**Problem requirements**
Give again only the lines beginning with the one that contains "obj.parent = None" and ending with the one that contains "scene = bpy.context.scene"; include both of those lines.

-- Start of Collected material --

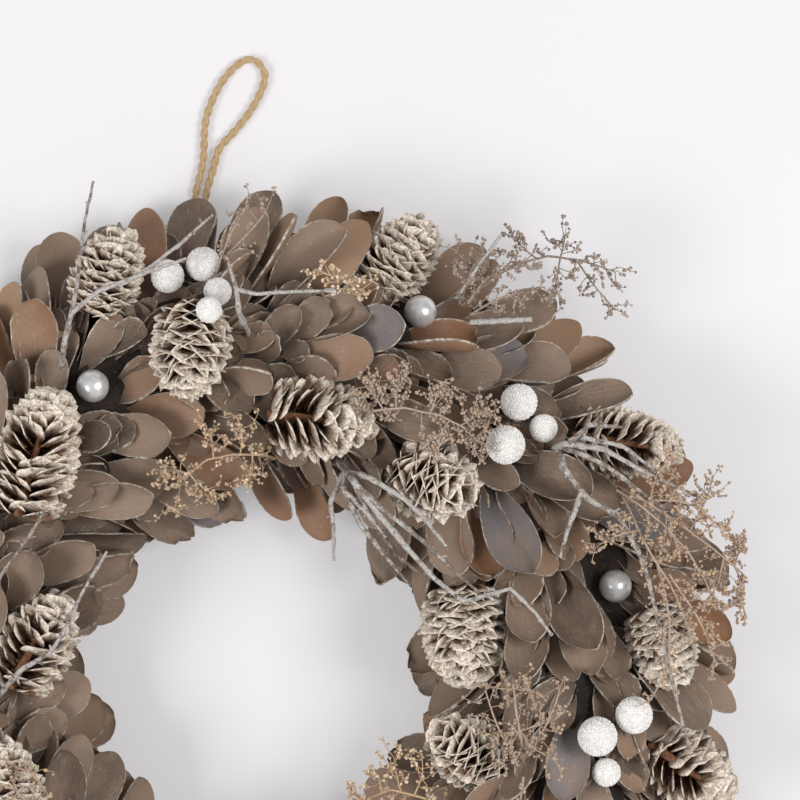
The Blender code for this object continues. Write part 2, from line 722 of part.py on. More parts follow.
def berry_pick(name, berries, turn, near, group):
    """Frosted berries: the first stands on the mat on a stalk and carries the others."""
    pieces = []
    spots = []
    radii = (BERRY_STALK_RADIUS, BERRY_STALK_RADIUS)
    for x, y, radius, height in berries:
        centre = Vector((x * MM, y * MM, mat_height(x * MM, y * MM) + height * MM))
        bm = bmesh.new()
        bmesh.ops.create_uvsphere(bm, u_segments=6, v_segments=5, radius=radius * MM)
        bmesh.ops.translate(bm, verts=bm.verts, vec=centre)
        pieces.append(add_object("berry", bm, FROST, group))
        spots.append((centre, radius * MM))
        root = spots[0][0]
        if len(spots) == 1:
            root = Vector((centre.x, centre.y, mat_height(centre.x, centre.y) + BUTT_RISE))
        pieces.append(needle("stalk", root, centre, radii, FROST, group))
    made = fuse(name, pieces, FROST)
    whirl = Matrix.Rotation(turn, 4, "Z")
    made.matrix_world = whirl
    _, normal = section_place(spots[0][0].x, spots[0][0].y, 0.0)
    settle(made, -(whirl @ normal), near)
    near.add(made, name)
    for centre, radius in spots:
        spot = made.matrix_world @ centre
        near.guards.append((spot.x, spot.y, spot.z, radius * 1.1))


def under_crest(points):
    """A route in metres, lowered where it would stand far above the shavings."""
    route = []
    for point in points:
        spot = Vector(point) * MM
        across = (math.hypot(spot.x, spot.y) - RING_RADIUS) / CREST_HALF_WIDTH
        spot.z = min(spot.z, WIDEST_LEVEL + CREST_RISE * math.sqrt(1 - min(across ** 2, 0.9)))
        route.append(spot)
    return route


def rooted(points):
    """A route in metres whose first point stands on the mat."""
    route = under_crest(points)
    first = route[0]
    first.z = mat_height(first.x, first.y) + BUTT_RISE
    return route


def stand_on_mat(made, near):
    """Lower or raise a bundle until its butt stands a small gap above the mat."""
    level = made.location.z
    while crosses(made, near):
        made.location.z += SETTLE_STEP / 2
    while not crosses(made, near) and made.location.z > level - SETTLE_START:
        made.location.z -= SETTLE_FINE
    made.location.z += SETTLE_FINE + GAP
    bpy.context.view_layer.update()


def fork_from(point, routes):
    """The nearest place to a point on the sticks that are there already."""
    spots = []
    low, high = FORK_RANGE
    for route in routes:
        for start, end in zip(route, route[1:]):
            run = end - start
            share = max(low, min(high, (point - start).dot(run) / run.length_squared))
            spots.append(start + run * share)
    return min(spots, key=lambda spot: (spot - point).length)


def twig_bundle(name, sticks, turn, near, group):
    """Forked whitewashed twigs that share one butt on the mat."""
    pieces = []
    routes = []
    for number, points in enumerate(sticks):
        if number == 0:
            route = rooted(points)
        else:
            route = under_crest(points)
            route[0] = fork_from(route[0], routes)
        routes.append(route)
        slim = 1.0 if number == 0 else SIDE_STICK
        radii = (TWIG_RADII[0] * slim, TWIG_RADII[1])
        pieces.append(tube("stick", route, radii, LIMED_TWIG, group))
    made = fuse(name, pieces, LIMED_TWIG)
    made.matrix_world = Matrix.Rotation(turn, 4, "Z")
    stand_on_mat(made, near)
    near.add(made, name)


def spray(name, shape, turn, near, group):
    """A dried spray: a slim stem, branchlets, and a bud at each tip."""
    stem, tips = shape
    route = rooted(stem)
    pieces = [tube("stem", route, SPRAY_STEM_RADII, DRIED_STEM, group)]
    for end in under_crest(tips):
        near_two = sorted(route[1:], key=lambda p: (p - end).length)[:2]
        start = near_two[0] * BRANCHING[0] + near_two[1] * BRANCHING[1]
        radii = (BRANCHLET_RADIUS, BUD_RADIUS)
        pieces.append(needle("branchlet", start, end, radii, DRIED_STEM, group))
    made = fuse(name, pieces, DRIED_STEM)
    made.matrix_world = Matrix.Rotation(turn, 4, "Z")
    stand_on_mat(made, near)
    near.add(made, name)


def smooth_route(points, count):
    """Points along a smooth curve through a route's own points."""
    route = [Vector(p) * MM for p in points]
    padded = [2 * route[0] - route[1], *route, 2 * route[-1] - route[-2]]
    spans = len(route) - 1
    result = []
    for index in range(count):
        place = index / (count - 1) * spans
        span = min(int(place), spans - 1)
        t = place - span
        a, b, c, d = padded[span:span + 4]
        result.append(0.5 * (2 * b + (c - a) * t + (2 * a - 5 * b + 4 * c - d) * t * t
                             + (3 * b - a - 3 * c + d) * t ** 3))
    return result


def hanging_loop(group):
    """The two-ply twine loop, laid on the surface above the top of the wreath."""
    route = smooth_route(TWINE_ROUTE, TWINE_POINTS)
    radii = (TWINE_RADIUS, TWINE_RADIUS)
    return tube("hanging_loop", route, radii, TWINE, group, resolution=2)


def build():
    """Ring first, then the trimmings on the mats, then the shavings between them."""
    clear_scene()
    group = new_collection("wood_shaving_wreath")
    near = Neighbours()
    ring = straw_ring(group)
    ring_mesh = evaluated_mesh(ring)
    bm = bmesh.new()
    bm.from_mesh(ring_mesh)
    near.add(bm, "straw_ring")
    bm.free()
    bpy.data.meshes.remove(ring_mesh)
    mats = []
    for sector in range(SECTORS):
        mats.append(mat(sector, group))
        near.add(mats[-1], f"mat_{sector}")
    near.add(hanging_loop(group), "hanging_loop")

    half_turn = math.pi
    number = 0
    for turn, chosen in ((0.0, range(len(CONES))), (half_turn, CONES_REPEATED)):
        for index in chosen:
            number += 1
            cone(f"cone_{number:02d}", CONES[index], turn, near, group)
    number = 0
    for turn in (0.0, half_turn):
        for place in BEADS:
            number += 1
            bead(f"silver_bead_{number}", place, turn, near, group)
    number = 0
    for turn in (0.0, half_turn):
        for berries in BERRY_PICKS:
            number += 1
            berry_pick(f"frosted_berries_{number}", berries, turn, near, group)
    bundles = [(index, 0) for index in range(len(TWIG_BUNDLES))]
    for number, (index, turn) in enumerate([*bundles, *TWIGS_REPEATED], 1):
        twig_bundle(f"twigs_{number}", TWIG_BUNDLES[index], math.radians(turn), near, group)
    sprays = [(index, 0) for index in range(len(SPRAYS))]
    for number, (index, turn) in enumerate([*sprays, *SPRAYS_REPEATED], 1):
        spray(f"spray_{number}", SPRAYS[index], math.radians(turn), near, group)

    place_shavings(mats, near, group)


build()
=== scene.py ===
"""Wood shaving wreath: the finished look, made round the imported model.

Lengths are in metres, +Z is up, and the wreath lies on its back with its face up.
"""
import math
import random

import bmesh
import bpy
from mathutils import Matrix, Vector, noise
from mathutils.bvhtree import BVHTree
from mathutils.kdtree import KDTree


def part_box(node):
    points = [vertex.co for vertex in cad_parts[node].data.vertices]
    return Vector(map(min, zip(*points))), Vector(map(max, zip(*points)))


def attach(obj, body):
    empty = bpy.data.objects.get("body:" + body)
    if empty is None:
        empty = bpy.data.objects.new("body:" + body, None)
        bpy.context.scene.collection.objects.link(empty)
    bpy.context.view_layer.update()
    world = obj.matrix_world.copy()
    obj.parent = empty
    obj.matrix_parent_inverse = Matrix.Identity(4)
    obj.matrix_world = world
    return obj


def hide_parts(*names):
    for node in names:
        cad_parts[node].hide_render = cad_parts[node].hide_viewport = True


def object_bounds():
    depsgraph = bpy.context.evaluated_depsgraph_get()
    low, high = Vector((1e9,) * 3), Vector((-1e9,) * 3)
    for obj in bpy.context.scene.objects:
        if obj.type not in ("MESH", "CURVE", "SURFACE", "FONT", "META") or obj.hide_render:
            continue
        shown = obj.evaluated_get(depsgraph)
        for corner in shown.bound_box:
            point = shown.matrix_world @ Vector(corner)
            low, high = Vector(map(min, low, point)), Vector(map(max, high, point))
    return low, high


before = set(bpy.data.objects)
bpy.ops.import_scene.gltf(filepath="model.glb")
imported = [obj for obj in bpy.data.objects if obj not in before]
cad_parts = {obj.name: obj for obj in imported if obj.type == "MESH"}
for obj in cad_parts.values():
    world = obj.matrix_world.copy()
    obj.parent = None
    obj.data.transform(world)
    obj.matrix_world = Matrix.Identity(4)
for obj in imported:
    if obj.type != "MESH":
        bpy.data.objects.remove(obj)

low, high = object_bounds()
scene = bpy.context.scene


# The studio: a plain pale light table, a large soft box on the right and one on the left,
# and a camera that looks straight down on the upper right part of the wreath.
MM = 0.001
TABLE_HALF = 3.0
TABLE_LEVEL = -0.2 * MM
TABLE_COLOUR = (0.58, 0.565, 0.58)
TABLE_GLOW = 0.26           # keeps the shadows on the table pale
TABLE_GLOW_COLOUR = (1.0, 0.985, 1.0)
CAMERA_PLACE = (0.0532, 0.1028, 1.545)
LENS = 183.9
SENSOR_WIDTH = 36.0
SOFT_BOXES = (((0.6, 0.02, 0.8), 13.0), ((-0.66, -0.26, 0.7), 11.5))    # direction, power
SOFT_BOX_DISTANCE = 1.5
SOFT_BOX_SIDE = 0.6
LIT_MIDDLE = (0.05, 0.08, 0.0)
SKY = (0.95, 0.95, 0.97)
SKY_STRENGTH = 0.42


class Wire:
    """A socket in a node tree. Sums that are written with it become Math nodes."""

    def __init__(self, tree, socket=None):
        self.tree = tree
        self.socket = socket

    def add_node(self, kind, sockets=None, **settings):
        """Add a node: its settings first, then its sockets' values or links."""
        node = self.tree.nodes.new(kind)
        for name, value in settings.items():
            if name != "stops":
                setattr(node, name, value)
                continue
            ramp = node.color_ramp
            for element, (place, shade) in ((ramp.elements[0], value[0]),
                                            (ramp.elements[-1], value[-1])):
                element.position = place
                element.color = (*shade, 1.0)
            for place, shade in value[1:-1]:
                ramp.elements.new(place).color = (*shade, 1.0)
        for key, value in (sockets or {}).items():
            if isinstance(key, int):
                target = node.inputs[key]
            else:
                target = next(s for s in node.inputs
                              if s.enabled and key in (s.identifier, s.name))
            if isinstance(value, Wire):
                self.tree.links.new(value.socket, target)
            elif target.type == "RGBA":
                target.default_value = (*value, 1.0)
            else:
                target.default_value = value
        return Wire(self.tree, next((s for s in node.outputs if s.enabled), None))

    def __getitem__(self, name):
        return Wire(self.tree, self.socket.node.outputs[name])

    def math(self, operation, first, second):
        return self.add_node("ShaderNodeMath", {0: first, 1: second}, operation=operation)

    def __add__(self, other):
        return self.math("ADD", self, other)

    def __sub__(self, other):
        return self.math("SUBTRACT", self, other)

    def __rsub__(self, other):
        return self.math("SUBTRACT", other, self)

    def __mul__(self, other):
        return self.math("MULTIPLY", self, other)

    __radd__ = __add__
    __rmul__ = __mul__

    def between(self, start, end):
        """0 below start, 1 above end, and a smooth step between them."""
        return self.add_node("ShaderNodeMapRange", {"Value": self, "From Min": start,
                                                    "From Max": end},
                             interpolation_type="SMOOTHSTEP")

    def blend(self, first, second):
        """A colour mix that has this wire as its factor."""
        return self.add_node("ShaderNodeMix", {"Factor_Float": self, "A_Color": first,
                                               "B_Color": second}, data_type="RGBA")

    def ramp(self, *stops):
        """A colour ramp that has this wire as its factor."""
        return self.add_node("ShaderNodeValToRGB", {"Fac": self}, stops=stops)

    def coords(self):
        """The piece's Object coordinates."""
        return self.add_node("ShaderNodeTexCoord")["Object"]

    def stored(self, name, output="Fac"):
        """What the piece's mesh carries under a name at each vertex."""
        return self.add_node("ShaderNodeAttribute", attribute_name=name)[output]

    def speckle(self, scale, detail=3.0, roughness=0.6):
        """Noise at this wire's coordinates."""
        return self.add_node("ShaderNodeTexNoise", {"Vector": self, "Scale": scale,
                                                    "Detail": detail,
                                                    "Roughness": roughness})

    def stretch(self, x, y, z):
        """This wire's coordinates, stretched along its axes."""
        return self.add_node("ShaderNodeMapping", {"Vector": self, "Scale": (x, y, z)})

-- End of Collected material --

**The response**
    obj.parent = None
    obj.data.transform(world)
    obj.matrix_world = Matrix.Identity(4)
for obj in imported:
    if obj.type != "MESH":
        bpy.data.objects.remove(obj)

low, high = object_bounds()
scene = bpy.context.scene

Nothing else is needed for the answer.